All the while, a thousand messages are blaring through news and social media about the “best way” to maximize this “exciting opportunity” of shelter-in-place. Yet, many of us find the feeling of confinement zapping our inspiration or motivation–and then find us judging ourselves for not “keeping up,” for not handling all of this better. The forest noise about all the “shoulds” can be very much like the noise that prevents us from enjoying a solitary moment of grateful celebration from our sacred narrative. Just as we might scoff at Dayeinu!–“how could we be happy if we were brought to the foot of Mt. Sinai but were not given the Torah?!”–and insist that we need to receive more blessing and deliverance, so too, we might place increasingly more unrealistic pressure on ourselves as we struggle with our new reality, insisting that we need to handle this challenge better, need to do more, accomplish more.

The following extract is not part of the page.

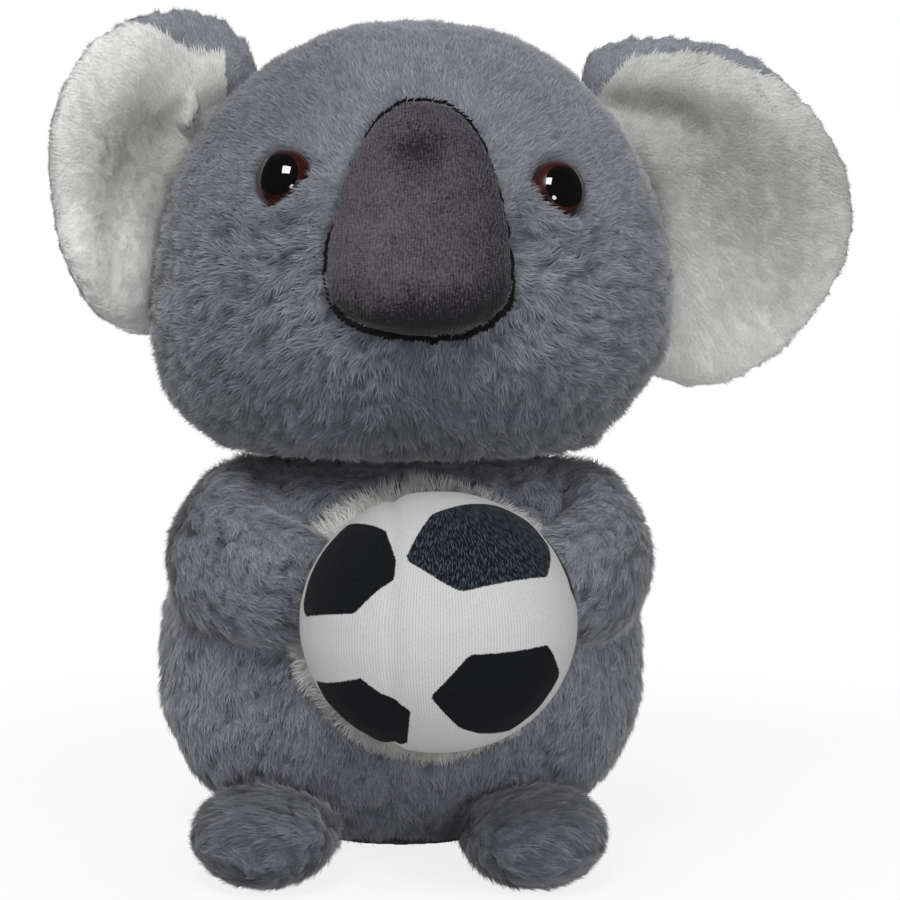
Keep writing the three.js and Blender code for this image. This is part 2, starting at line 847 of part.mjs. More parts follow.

And so we come to a new and very relevant meaning for Dayeinu! at this moment: Rabbi Sandra Cohen suggests that as so many of us are struggling–feeling the weight of self-judgment, the oppressive sense of powerlessness, the pain of various experiences of loss–now is the time for a new understanding of Dayeinu!. Rabbi Cohen encourages us to invite Divine kindness and blessing into our own lives by affirming this eternal truth: “We are enough!”
Perhaps we can merge these two experiences of separateness–the one applied to each individual event in Daeyinu! and the one applied to us in our current separateness. Perhaps we can imagine our living unit (our individual self or our discrete family) as representing one specific act of kindness or deliverance that our ancestors enjoyed. And then we can apply the same challenge from the song in the Hagaddah to ourselves: Just as we imagine being able to find complete joy and contentment with absolute focus on just one specific special moment from our people’s formative narrative, may we also allow Divine kindness and love to be manifest–and may we see it–in the “event” that is us. May we then see our own selves as enough and as a cause for joy and gratitude to the Source of goodness and blessing who has brought us into being–specifically, separately, uniquely.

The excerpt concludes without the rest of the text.